Up next, hyphy-as-hell "Turf Dancing," followed by "Droop-E Drop" and "Dats My Part." But the hyphy girls don't know the new lyrics, cadences, or hyphy voices, and I know this is a failed test. Middle America has always balked at outsiders.

The test ends when some batshit crazy girl named Eden starts screaming unintelligibly at the top of her lungs in the dark. The camp assumes she's being mauled by the family of bears who've raided tents and eaten most of the food two nights in a row. So scared are we that a bro I've named "Mountain Man" John — due to his love of bare feet, firearms, and shirtlessness — immediately raises a red-hot shovel he'd been roasting in the campfire out above his head and charges into the night after the bear, wooden handle aflame.

All we can see is the red spade bouncing into nothingness.
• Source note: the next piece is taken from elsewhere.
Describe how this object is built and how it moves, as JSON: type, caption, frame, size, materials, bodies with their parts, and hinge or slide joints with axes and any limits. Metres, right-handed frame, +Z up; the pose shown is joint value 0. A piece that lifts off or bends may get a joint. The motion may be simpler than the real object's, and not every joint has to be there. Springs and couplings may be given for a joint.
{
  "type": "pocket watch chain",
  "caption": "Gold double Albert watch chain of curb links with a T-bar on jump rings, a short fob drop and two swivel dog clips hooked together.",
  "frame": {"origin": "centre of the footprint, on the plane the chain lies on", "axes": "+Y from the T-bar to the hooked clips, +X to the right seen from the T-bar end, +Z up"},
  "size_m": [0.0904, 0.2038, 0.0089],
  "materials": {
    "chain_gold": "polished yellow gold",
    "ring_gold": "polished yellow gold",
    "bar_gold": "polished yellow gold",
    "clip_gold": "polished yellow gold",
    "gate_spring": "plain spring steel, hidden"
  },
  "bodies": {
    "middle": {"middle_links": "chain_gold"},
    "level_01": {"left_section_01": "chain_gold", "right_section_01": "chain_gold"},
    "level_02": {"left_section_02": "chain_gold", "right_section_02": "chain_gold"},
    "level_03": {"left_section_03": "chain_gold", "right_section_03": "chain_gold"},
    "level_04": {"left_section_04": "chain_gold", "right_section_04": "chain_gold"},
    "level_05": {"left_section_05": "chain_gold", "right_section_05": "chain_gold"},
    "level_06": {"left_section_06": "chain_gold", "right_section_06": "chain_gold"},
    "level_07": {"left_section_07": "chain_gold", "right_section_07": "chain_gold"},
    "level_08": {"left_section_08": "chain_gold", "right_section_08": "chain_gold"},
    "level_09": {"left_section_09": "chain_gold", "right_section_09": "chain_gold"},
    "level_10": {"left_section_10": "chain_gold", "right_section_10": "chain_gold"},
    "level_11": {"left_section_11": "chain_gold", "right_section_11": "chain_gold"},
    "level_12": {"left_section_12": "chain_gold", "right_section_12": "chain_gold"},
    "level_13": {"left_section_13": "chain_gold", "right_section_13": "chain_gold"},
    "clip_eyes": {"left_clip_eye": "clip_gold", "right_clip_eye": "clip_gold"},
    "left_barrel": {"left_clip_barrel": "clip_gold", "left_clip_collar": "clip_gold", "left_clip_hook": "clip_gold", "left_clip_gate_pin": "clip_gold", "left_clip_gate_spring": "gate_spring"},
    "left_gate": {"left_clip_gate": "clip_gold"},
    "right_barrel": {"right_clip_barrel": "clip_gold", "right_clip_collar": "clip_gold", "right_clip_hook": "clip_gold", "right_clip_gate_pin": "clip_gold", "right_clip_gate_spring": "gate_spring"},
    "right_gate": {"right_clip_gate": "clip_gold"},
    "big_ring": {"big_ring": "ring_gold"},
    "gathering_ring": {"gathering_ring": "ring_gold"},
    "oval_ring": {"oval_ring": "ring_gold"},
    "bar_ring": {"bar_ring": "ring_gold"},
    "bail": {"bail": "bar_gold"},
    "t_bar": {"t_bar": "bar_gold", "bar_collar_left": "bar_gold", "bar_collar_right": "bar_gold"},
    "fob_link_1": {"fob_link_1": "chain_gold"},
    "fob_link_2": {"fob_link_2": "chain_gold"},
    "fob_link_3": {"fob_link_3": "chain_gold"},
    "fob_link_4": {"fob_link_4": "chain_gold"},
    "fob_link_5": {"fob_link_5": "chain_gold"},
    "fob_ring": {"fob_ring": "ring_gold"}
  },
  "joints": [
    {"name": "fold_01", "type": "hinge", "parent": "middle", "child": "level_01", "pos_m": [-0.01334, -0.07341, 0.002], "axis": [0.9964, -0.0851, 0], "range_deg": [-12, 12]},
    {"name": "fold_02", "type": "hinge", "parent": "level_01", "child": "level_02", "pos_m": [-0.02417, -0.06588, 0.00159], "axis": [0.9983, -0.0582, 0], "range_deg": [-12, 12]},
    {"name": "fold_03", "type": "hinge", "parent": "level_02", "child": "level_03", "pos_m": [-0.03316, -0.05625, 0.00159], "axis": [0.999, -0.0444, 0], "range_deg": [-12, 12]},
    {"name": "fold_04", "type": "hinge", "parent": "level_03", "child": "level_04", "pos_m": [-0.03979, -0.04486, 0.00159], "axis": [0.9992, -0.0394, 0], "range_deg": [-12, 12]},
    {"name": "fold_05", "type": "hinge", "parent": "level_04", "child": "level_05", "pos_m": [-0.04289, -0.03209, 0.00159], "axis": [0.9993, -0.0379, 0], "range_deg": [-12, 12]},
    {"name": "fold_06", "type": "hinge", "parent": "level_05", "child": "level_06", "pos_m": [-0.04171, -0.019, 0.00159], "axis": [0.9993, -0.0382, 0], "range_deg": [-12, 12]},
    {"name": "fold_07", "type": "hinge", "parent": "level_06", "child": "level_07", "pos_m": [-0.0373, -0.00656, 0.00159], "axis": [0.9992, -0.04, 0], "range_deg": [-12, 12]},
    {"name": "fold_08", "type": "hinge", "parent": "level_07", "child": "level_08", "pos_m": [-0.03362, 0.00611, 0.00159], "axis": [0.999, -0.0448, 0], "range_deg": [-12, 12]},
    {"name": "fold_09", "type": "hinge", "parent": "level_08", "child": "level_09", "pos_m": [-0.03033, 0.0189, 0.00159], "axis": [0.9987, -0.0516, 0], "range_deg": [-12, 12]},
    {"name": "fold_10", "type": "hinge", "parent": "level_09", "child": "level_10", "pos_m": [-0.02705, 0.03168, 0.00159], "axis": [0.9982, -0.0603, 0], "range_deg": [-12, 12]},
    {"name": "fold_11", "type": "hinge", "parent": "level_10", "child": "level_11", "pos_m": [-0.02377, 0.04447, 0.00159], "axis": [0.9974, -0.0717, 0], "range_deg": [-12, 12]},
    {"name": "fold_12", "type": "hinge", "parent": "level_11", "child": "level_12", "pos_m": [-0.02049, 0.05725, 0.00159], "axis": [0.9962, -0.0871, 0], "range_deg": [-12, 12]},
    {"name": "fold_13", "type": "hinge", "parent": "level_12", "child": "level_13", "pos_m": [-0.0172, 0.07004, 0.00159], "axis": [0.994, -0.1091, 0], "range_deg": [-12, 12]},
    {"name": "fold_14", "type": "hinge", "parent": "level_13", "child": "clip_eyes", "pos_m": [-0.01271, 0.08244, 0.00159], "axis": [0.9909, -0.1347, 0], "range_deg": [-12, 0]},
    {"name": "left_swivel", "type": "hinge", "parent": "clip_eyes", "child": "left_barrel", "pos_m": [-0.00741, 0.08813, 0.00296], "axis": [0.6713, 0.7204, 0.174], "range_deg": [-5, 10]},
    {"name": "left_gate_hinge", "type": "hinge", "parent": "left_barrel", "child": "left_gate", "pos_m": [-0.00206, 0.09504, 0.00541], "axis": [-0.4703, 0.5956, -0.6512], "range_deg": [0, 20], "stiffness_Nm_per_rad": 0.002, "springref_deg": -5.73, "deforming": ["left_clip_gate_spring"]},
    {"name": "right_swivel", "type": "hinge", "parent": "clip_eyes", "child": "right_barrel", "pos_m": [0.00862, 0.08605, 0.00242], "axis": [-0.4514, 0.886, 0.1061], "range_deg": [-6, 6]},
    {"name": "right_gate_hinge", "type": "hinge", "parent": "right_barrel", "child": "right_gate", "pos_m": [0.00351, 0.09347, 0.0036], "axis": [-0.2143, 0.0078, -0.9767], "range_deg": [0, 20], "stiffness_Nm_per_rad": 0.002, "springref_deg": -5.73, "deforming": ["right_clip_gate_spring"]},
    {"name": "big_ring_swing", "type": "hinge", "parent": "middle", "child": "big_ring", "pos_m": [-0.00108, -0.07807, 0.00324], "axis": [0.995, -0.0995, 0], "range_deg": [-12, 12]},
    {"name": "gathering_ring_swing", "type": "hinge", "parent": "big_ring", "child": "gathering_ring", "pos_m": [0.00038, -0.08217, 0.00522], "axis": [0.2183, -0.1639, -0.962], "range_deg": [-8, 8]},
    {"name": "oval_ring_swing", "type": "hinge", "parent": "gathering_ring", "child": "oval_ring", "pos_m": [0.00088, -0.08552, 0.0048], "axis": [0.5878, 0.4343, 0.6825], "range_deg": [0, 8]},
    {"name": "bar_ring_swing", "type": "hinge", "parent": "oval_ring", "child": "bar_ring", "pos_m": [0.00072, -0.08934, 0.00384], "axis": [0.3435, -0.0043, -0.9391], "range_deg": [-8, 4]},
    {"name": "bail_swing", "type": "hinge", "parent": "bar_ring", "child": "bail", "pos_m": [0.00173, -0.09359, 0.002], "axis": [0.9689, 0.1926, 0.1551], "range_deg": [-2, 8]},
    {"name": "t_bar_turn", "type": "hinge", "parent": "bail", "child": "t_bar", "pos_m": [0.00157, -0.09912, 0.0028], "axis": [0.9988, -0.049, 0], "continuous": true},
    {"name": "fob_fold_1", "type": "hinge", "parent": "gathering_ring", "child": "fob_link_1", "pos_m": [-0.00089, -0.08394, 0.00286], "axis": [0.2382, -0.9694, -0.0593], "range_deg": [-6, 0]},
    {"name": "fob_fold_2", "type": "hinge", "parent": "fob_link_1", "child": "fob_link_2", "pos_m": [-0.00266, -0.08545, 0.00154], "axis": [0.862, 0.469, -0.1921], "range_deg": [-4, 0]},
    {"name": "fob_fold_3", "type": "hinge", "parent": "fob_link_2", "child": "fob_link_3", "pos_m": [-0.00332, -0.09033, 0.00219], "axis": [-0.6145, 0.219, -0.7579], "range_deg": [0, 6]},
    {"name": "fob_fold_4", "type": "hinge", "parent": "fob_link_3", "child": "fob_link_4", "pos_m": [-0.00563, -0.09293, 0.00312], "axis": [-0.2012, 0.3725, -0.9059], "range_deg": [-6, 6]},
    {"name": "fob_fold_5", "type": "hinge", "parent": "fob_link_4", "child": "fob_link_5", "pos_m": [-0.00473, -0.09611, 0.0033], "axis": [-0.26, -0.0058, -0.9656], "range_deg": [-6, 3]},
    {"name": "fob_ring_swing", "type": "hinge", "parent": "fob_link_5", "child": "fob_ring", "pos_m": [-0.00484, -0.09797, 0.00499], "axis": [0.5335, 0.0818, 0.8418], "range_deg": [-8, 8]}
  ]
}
All we can hear are Eden's hysterics over E-40 saying That's my part!

The crowd has had enough. Gay jokes are made at Press Play's expense. All assume that hyphy drove Eden mad, and soothing country replaces thizzed-out beats.

The Outsider may work in a Jack London Square club or Broadway sideshow, but it doesn't translate to the Valley, Davis, Sacramento, and beyond. The album showcases unrelated songs destined for all manner of folky college radio, Coldplay-ish Live 105.5, bluesy 107.7 the Bone, and even some soothing Star 96.7 crap. But it has no true home.

"I believe that in this iTunes, mixtape world people can handle the diversity," Shadow states on his Web site.

Fair enough, because consumers will immediately tear The Outsider apart and reassemble it in the proper iPod genres. Which is a shame, because Shadow's cohesive vision used to be a big part of his brilliance.